Insight: Indomaret has more stores compared to Alfamart.

Based on Kecamatan

kecamatan <- minimarket %>% 
  group_by(store, nama_kecamatan) %>% 
  summarise(.groups = 'drop', jumlah = n()) %>% 
  arrange(desc(jumlah))

plot_kecamatan <- kecamatan %>% 
  ggplot(mapping=aes(x = jumlah,
                     y = nama_kecamatan)) +
  geom_col(aes(fill = store), position = "dodge") +
  labs(title = "Jumlah Alfamart dan Indomaret Berdasarkan Kecamatan",
       x = NULL,
       y = "Store") +
  my_theme

plot_kecamatan

Insight:

  • The most numerous Alfamarts are in Jagakarsa District.
  • The most numerous Indomarets are in Kebayoran Lama District.
  • Jagakarsa has the most Alfamart and Indomaret compared to other districts. This might happen because most Jagakarsa areas are residential areas.

Alfamart vs Indomaret: Who has the best-rated stores in South Jakarta?

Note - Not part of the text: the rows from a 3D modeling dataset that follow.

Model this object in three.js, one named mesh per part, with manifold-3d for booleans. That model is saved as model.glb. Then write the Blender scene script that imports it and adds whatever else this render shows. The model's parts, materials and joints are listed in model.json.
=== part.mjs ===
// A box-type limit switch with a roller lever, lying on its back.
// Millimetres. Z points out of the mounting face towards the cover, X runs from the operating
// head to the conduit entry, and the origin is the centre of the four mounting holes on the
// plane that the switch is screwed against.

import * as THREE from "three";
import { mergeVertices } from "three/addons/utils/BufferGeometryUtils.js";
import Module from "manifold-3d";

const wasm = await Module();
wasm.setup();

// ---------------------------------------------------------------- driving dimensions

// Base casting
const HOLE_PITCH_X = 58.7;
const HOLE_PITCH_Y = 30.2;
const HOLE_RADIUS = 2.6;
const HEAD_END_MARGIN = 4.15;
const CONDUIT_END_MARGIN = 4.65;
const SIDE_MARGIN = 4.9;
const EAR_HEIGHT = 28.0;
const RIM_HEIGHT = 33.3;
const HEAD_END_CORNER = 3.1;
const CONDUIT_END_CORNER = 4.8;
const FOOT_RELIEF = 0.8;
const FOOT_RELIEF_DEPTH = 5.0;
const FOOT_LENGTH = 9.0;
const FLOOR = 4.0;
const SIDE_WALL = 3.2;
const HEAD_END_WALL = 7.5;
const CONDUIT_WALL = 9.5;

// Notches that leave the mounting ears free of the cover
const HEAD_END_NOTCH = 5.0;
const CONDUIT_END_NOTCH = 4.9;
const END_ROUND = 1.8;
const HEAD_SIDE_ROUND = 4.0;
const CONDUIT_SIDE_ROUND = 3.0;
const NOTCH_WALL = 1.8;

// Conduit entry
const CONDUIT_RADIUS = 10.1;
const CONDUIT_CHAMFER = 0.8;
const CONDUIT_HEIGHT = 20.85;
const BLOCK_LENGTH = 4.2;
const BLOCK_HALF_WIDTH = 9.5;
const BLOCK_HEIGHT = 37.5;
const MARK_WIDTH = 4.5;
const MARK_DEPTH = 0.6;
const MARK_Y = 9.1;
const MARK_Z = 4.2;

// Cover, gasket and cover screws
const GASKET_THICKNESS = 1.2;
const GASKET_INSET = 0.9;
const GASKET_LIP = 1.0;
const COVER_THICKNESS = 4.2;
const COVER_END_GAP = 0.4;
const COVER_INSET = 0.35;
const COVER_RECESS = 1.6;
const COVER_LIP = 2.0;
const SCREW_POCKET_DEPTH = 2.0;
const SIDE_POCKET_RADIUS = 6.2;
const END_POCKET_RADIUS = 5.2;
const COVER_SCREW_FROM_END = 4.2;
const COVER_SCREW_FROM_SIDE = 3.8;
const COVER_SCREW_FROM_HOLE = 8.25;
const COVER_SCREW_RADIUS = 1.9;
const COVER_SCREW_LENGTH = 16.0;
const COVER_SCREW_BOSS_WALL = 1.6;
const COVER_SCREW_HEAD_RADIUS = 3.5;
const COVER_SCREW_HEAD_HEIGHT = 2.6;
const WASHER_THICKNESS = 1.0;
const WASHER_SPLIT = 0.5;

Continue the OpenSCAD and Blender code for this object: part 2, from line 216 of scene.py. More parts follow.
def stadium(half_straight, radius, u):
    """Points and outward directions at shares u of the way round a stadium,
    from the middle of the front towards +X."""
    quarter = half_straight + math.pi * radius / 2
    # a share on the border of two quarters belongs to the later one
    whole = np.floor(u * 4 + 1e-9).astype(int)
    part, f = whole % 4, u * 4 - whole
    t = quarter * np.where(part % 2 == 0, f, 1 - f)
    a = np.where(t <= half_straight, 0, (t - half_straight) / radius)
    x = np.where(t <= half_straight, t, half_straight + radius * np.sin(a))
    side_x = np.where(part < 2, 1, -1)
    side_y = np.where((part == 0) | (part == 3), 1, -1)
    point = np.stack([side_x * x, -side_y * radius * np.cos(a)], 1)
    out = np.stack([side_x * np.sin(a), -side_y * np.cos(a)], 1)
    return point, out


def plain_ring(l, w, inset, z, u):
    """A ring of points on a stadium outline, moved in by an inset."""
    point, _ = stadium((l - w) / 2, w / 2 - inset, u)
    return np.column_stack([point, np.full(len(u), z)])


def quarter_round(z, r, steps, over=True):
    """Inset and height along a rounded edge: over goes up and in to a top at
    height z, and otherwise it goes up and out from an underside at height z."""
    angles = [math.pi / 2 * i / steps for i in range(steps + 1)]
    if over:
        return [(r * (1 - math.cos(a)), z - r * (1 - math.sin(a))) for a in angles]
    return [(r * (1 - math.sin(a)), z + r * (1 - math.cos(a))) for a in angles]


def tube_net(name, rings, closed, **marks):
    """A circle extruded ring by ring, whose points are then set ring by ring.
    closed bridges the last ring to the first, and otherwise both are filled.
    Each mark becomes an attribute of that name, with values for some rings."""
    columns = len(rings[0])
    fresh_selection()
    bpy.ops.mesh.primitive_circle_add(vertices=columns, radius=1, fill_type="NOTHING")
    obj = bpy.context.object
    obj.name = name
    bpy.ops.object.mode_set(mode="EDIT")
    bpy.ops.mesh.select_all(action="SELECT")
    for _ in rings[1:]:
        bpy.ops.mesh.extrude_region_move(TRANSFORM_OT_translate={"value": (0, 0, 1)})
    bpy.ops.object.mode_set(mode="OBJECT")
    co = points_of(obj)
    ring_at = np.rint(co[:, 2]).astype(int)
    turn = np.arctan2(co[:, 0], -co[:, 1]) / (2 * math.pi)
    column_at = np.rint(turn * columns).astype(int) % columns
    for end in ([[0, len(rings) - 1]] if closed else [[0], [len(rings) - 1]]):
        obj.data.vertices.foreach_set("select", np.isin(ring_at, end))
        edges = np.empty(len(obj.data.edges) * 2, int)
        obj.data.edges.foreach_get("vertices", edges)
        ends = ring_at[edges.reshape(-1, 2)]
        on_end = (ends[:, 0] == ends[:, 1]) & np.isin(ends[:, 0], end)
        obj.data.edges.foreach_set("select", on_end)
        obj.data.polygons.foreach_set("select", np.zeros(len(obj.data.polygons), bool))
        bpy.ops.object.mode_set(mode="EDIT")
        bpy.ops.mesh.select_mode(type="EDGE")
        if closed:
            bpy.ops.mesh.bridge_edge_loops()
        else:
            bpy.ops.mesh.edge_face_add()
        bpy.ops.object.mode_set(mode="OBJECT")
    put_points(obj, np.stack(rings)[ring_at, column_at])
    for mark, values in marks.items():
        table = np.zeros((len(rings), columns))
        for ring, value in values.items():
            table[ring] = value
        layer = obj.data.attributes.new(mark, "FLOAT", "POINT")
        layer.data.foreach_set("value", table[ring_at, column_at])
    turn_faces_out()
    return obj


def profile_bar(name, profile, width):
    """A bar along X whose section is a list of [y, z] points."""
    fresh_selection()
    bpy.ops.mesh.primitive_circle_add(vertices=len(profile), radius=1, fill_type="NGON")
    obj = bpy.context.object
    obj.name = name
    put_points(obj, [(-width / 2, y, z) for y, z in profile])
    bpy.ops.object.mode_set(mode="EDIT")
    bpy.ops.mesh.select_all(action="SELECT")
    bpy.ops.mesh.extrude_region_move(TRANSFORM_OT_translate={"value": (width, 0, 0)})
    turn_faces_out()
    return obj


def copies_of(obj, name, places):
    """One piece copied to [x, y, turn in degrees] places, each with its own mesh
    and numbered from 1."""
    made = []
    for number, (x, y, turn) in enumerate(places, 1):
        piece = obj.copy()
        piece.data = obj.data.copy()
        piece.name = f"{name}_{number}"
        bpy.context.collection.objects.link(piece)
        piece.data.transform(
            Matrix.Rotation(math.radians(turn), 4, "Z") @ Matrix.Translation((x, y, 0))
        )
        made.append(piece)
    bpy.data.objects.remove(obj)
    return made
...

plot_rating <- jumlah_toko %>% 
  ggplot(mapping=aes(x = rating,
                     y = store)) +
  geom_col(aes(fill = store), position = "dodge") +
  labs(title = "Rata-Rata Rating Alfamart dan Indomaret di Jakarta Selatan",
       x = NULL,
       y = "Store") +
  my_theme

plot_rating

Insight:

  • Indomaret has a higher Google Maps rating than Alfamart.
  • This is possible because Indomaret has more complete products and good service. In addition, Indomaret also has more stores than Alfamart.

4. Conclusion

Indomaret dominates compared to Alfamart in South Jakarta. Indomaret has more stores and a better rating than Alfamart.